Gerade macht die Aufarbeitung der Geschichte des Auswärtigen Amtes Schlagzeilen. Wissen wir genug darüber, inwieweit Abgeordnete des Bundestages nach 1945 belastet waren durch eine NS-Vergangenheit?

Die Biografie von Abgeordneten, die sich alle vier Jahre zur Wahl stellen müssen, ist in einem viel stärkeren Maße Gegenstand öffentlicher Beobachtung und medialer Aufmerksamkeit, als das bei den Mitarbeitern eines Ministeriums der Fall ist, die seltener öffentlich auftreten. Deshalb lassen sich die beiden Vorgänge – wenn überhaupt – nur begrenzt miteinander vergleichen.

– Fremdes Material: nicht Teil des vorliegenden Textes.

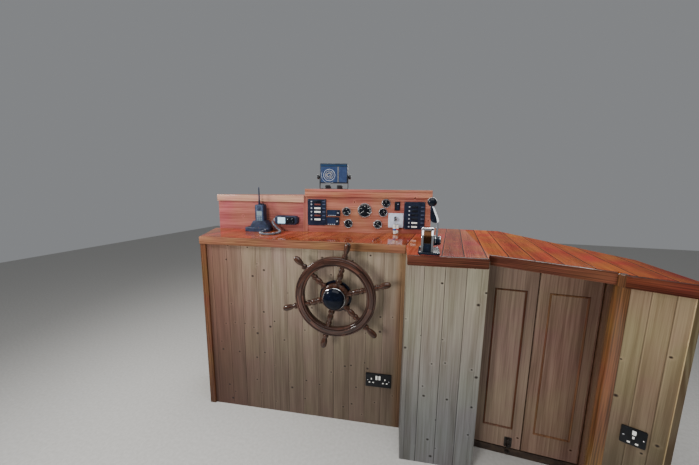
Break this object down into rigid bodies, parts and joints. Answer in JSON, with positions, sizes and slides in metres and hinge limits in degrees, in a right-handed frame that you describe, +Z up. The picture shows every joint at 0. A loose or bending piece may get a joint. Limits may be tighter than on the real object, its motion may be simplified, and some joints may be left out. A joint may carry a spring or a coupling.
{
  "type": "wheelhouse steering console of a fishing trawler",
  "caption": "Built-in pine steering console with spoked ship's wheel, instrument dash, engine control on a pedestal, worktop and two-door locker.",
  "frame": {"origin": "on the deck, under the middle of the console's bounding box", "axes": "+X to starboard along the console, +Y forward to the bulkhead, +Z up"},
  "size_m": [2.326, 1.132, 1.545],
  "materials": {
    "pine": "natural tongue and groove boards, satin",
    "varnished_pine": "gloss varnish over red-brown stain",
    "golden_pine": "gloss varnish",
    "door_veneer": "brown veneer, satin",
    "wheel_wood": "dark gloss varnish",
    "sill": "covered in dark cloth",
    "black_plastic": "satin black",
    "pale_plastic": "pale satin",
    "bezel": "polished rim over a dark dial",
    "chrome": "polished",
    "shaft_steel": "turned",
    "black_iron": "painted black",
    "cord": "matt"
  },
  "bodies": {
    "console": {"port_front_panel": "pine", "port_end_panel": "pine", "back_panel_port": "pine", "back_panel_centre": "pine", "back_panel_stbd": "pine", "stbd_end_panel": "pine", "stbd_counter_panel": "pine", "pedestal_front_panel": "pine", "pedestal_port_side": "pine", "pedestal_stbd_side": "pine", "corner_post": "golden_pine", "locker_face_frame": "door_veneer", "locker_sill": "sill", "worktop_port": "varnished_pine", "worktop_pedestal": "varnished_pine", "worktop_stbd": "varnished_pine", "lip_port": "varnished_pine", "lip_pedestal": "varnished_pine", "lip_locker": "varnished_pine", "lip_stbd": "varnished_pine", "dash_port_face": "varnished_pine", "dash_port_lip": "golden_pine", "dash_port_shelf": "varnished_pine", "dash_back_port": "pine", "dash_divider": "varnished_pine", "dash_main_face": "varnished_pine", "dash_main_lip": "varnished_pine", "dash_main_top": "varnished_pine", "dash_back_main": "pine", "dash_stbd_end": "varnished_pine", "gauge_port_upper": "bezel", "gauge_port_lower": "bezel", "tachometer": "bezel", "gauge_stbd_upper": "bezel", "gauge_stbd_middle": "bezel", "gauge_stbd_lower": "bezel", "switch_panel_port": "black_plastic", "switch_panel_stbd": "black_plastic", "depth_display": "black_plastic", "log_display": "black_plastic", "ignition_plate": "pale_plastic", "plotter_bracket": "black_plastic", "plotter": "black_plastic", "vhf_radio": "black_plastic", "vhf_cord": "cord", "charging_base": "black_plastic", "handheld_radio": "black_plastic", "double_socket": "black_plastic", "single_socket": "black_plastic", "control_housing": "chrome", "wheel_bearing": "black_iron"},
    "helm": {"wheel_shaft": "shaft_steel", "wheel_hub_and_spokes": "wheel_wood", "wheel_rim": "wheel_wood", "wheel_cap": "black_plastic"},
    "control": {"control_lever": "chrome", "control_knob": "black_plastic"},
    "locker_door_port": {"door_port": "door_veneer"},
    "locker_door_stbd": {"door_stbd": "door_veneer"}
  },
  "joints": [
    {"name": "helm_spin", "type": "hinge", "parent": "console", "child": "helm", "pos_m": [-0.15435, -0.3105, 0.818], "axis": [-0.0958, 0.9954, 0], "continuous": true},
    {"name": "control_swing", "type": "hinge", "parent": "console", "child": "control", "pos_m": [0.2955, -0.306, 1.147], "axis": [1, 0, 0], "range_deg": [-55, 55]},
    {"name": "door_port_swing", "type": "hinge", "parent": "console", "child": "locker_door_port", "pos_m": [0.59181, -0.18111, 0.55], "axis": [0, 0, 1], "range_deg": [-95, 0]},
    {"name": "door_stbd_swing", "type": "hinge", "parent": "console", "child": "locker_door_stbd", "pos_m": [1.06722, -0.19771, 0.55], "axis": [0, 0, 1], "range_deg": [0, 58]}
  ]
}
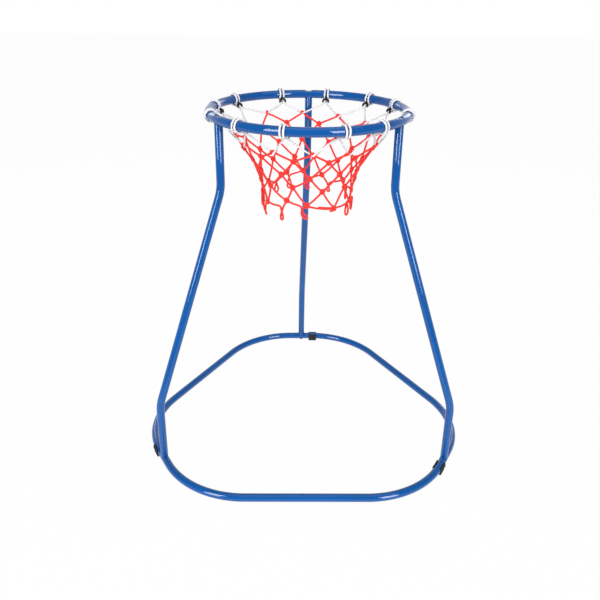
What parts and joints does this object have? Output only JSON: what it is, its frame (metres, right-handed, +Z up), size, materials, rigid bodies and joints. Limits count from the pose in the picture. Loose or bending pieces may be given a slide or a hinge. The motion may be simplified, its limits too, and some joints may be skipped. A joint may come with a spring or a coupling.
{
  "type": "basketball hoop",
  "caption": "Free-standing floor basketball hoop: a blue tube rim with a red knotted net on three bent legs over a rounded base loop.",
  "frame": {"origin": "middle of the footprint, on the floor", "axes": "+Z up along the hoop's axis, +Y from the middle of the front straight towards the rear leg, +X to the right seen from the front"},
  "size_m": [0.855, 0.8117, 0.9051],
  "materials": {
    "blue_coat": "glossy powder coat",
    "black_rubber": "matt moulded",
    "black_plastic": "satin moulded",
    "grey_nylon": "matt moulded",
    "white_cord": "braided cord",
    "red_cord": "braided cord",
    "yellow_zinc": "yellow zinc plated",
    "bright_zinc": "bright zinc plated"
  },
  "bodies": {
    "root": {"rim": "blue_coat", "leg_rear": "blue_coat", "leg_front_left": "blue_coat", "leg_front_right": "blue_coat", "base_tube_right": "blue_coat", "base_tube_front": "blue_coat", "base_tube_left": "blue_coat", "foot_rear": "black_rubber", "rim_bolt_rear": "yellow_zinc", "base_bolt_rear": "bright_zinc", "top_plug_rear": "grey_nylon", "bottom_plug_rear": "grey_nylon", "foot_front_left": "black_rubber", "rim_bolt_front_left": "yellow_zinc", "base_bolt_front_left": "bright_zinc", "top_plug_front_left": "grey_nylon", "bottom_plug_front_left": "grey_nylon", "foot_front_right": "black_rubber", "rim_bolt_front_right": "yellow_zinc", "base_bolt_front_right": "bright_zinc", "top_plug_front_right": "grey_nylon", "bottom_plug_front_right": "grey_nylon", "net_hook_01": "black_plastic", "net_hook_02": "black_plastic", "net_hook_03": "black_plastic", "net_hook_04": "black_plastic", "net_hook_05": "black_plastic", "net_hook_06": "black_plastic", "net_hook_07": "black_plastic", "net_hook_08": "black_plastic", "net_hook_09": "black_plastic", "net_hook_10": "black_plastic", "net_hook_11": "black_plastic", "net_hook_12": "black_plastic", "net_top_cord": "white_cord", "net_mesh": "red_cord"}
  },
  "joints": []
}
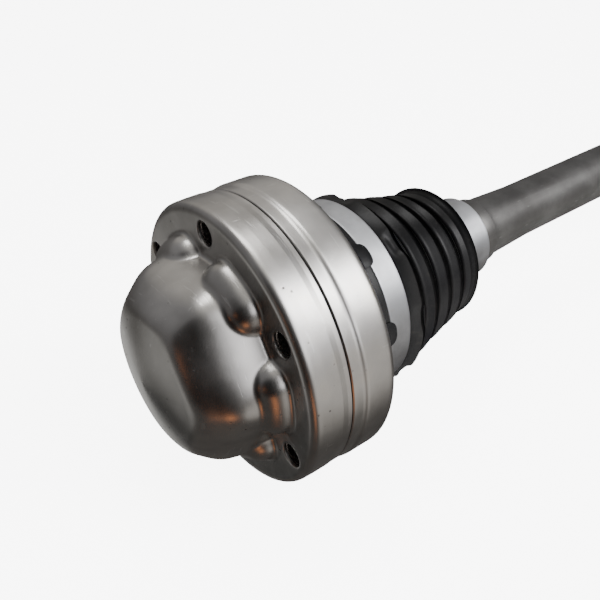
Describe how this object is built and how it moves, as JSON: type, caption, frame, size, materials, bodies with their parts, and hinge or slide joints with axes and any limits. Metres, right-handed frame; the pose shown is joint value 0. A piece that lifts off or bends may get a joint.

Das Gespräch führte Hans Monath. Das Foto machte Mike Wolff.

Zur Person

DER BOCHUMER

Norbert Lammert, 1948 in Bochum geboren, die Eltern hatten eine Bäckerei, ist seiner Geburtsstadt bis heute verbunden geblieben. Er studierte dort Politik- und Sozialwissenschaft, machte seinen Doktor, saß im Stadtrat und ist heute Honorarprofessor an der Ruhr-Universität.

DER CDU-POLITIKER

Lammerts Wahlkreis? Bochum I. Gewählt ist er allerdings über die Landesliste der CDU. Der Partei trat er schon mit 18 Jahren bei. Im Bundestag sitzt er seit 30 Jahren, davor war er kurze Zeit freiberuflicher Dozent. Lammert amtierte nacheinander als Parlamentarischer Staatssekretär in den Ressorts Bildung, Wirtschaft und Verkehr. Zehn Jahre war er Vorsitzender der mächtigen CDU-Landesgruppe NRW.

DER PRÄSIDENT

Seit 2005 ist Lammert Bundestagspräsident, ein betont präsidialer noch dazu. Er gilt als Liebhaber der geschliffenen Rede, zeigt gern einen feinen Humor und pflegt einen distinguierten Politikstil. Ist Vizevorsitzender der Konrad-Adenauer-Stiftung.